ISTANBUL, Turkey - Turkey has canceled a high-level summit scheduled to take place in Sweden next week in protest of a resolution passed by the Swedish Parliament, recognizing the 1915 killings of ethnic Armenians in Ottoman Turkey as genocide.
The Turkish government also recalled its ambassador from Stockholm for consultations.
"Those who think that historical facts and Turkey's views of its own past will change with decisions made on the basis of political interests of foreign parliaments are seriously deluded," the Turkish prime minister's office said in a written statement late Thursday.

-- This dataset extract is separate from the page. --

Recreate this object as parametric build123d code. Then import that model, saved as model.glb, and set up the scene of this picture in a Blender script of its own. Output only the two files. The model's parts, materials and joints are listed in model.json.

This is the second time in less then two weeks that the Turkish government has denounced a foreign parliament's decision to label a bloody chapter of World War I history "genocide."
Last week, Turkey recalled its ambassador from Washington, after the U.S. House Foreign Affairs Committee narrowly voted in favor of a non-binding resolution, declaring the Armenian deaths genocide.
On Tuesday, Turkish prime minister Recep Tayyip Erdogan told journalists he wouldn't be sending ambassador Namik Tan back to his post in Washington until he sees "clarity" on the resolution.
Both the White House and Secretary of State Hillary Clinton expressed opposition to the resolution before and after its passage, arguing it would hurt relations with an important NATO military ally. House lawmakers narrowly approved the resolution by a 23-22 vote.
Similarly, the Turkish government opposed Sweden's Armenian genocide resolution. Swedish lawmakers voted to ratify the bill on Thursday, by a single vote.